Write out the lines from the top of the material through the line with "TAIL_WALL = 1.5 * MM", exactly and with nothing added.

○ ○ ○ ○ ○ ○ ○

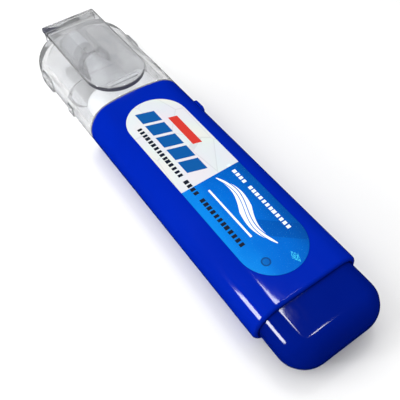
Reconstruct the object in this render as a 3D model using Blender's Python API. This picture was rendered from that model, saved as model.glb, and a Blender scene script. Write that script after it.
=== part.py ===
"""Flat correction pen with a squeezable barrel and a clear clip cap, lying with its label up.

The pen's axis runs along Y, from the tail at -Y to the cap's tip at +Y. X is across the flat
barrel and Z is up. Meshes are drawn about the axis, and one empty per moving body lifts them
to the axis height. Everything is in metres.
"""

import math

import bmesh
import bpy

MM = 0.001

# Driving dimensions. Stations along the pen are measured from the tail end.
LENGTH = 115.0 * MM
BODY_WIDTH = 27.0 * MM
BODY_THICKNESS = 12.0 * MM
SIDE_RADIUS = 5.7 * MM
SIDE_WALL = 1.0 * MM
FACE_WALL = 0.8 * MM
GAP = 0.3 * MM
STEP_STATION = 11.7 * MM
MOUTH_STATION = 79.7 * MM
MOUTH_BOW = 2.0 * MM

TAIL_CORNER = 6.2 * MM
TAIL_EDGE = 4.4 * MM
TAIL_SKIRT = 7.0 * MM
TAIL_WALL = 1.5 * MM

BOTTLE_END_STATION = 72.0 * MM
BOTTLE_SHOULDER = 1.5 * MM
BOTTLE_WALL = 0.7 * MM
NECK_RADIUS = 4.2 * MM
NECK_BORE = 3.4 * MM
NECK_LENGTH = 4.9 * MM

FLANGE_DEPTH = 2.5 * MM
PLUG_LENGTH = 4.7 * MM
COLLAR_WIDTH = 19.4 * MM
COLLAR_THICKNESS = 9.0 * MM
COLLAR_STATION = 87.5 * MM
NOSE_RADIUS = 4.2 * MM
NOSE_STATION = 95.5 * MM
FLUID_BORE = 1.6 * MM
SOCKET_RADIUS = 2.5 * MM
SOCKET_DEPTH = 5.5 * MM

CONE_STATION = 104.5 * MM
CONE_RADIUS = 3.5 * MM
CHAMBER_RADIUS = 1.5 * MM
PIPE_SEAT_STATION = 101.2 * MM
PIPE_FLANGE = (1.3 * MM, 0.6 * MM)
PIPE_STATION = 108.6 * MM
PIPE_RADIUS = 0.6 * MM
PIPE_BORE = 0.42 * MM
ROD_RADIUS = 0.25 * MM
ROD_PROUD = 0.15 * MM
ROD_COLLAR = (1.15 * MM, 1.7 * MM)
FINE_GAP = 0.1 * MM

SPRING_START = 93.0 * MM
SPRING_END = 98.6 * MM
SPRING_TURNS = 7
CLOSE_PITCH = 0.45
SPRING_RADIUS = 0.95 * MM
WIRE_RADIUS = 0.14 * MM

BALL_RADIUS = 2.5 * MM
BALL_STATION = 45.0 * MM

CAP_WALL = 1.2 * MM
CAP_STEP_STATION = 92.2 * MM
CAP_CORNER = 8.0 * MM
CAP_EDGE = 3.5 * MM
CAP_END_WALL = 2.4 * MM
TUBE_STATION = 100.5 * MM
TUBE_RADIUS = 5.0 * MM
TUBE_BORE = 3.7 * MM
INNER_CAP_STATION = 106.3 * MM

CLIP_WIDTH = 16.0 * MM
CLIP_THICKNESS = 1.5 * MM
CLIP_GAP = 0.9 * MM
CLIP_TIP_STATION = 114.8 * MM
CLIP_TONGUE_STATION = 80.1 * MM
RISER_LENGTH = 2.0 * MM
BEAD_STATION = 83.5 * MM
BEAD_LENGTH = 9.0 * MM

LABEL_WIDTH = 15.7 * MM
LABEL_START = 16.0 * MM
LABEL_END = 74.4 * MM
BACK_LABEL_WIDTH = 13.0 * MM
BACK_LABEL_START = 24.0 * MM
BACK_LABEL_END = 66.0 * MM
FILM = 0.12 * MM
FILM_GAP = 0.05 * MM
RECESS = 0.15 * MM

SIDE_RELIEF = 0.4 * MM
SIDE_ROOT = 0.9 * MM
NIB_STATION = 68.7 * MM
PAD_STATION = 103.1 * MM
TAB_STATION = 89.2 * MM

CORNER_STEPS = 6
FLAT_STEPS = 6
ROUND_SIDES = 24

HALF_WIDTH = BODY_WIDTH / 2
HALF_THICKNESS = BODY_THICKNESS / 2
SLEEVE_INSIDE = (BODY_WIDTH - 2 * SIDE_WALL, BODY_THICKNESS - 2 * FACE_WALL)
TAIL_SECTION = (SLEEVE_INSIDE[0] - 2 * GAP, SLEEVE_INSIDE[1] - 2 * GAP)
BOTTLE_SECTION = (SLEEVE_INSIDE[0] - 2.6 * GAP, SLEEVE_INSIDE[1] - 2.6 * GAP)


def clear_scene():
    for item in list(bpy.data.objects):
        bpy.data.objects.remove(item, do_unlink=True)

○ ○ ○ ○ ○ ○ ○

[Final answer]:
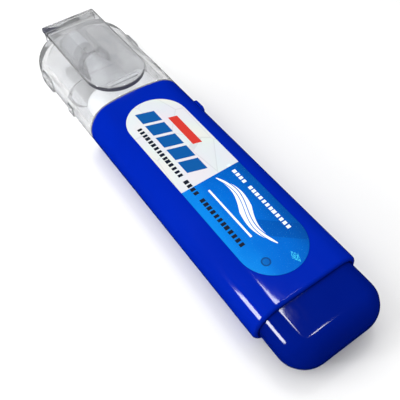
Reconstruct the object in this render as a 3D model using Blender's Python API. This picture was rendered from that model, saved as model.glb, and a Blender scene script. Write that script after it.
=== part.py ===
"""Flat correction pen with a squeezable barrel and a clear clip cap, lying with its label up.

The pen's axis runs along Y, from the tail at -Y to the cap's tip at +Y. X is across the flat
barrel and Z is up. Meshes are drawn about the axis, and one empty per moving body lifts them
to the axis height. Everything is in metres.
"""

import math

import bmesh
import bpy

MM = 0.001

# Driving dimensions. Stations along the pen are measured from the tail end.
LENGTH = 115.0 * MM
BODY_WIDTH = 27.0 * MM
BODY_THICKNESS = 12.0 * MM
SIDE_RADIUS = 5.7 * MM
SIDE_WALL = 1.0 * MM
FACE_WALL = 0.8 * MM
GAP = 0.3 * MM
STEP_STATION = 11.7 * MM
MOUTH_STATION = 79.7 * MM
MOUTH_BOW = 2.0 * MM

TAIL_CORNER = 6.2 * MM
TAIL_EDGE = 4.4 * MM
TAIL_SKIRT = 7.0 * MM
TAIL_WALL = 1.5 * MM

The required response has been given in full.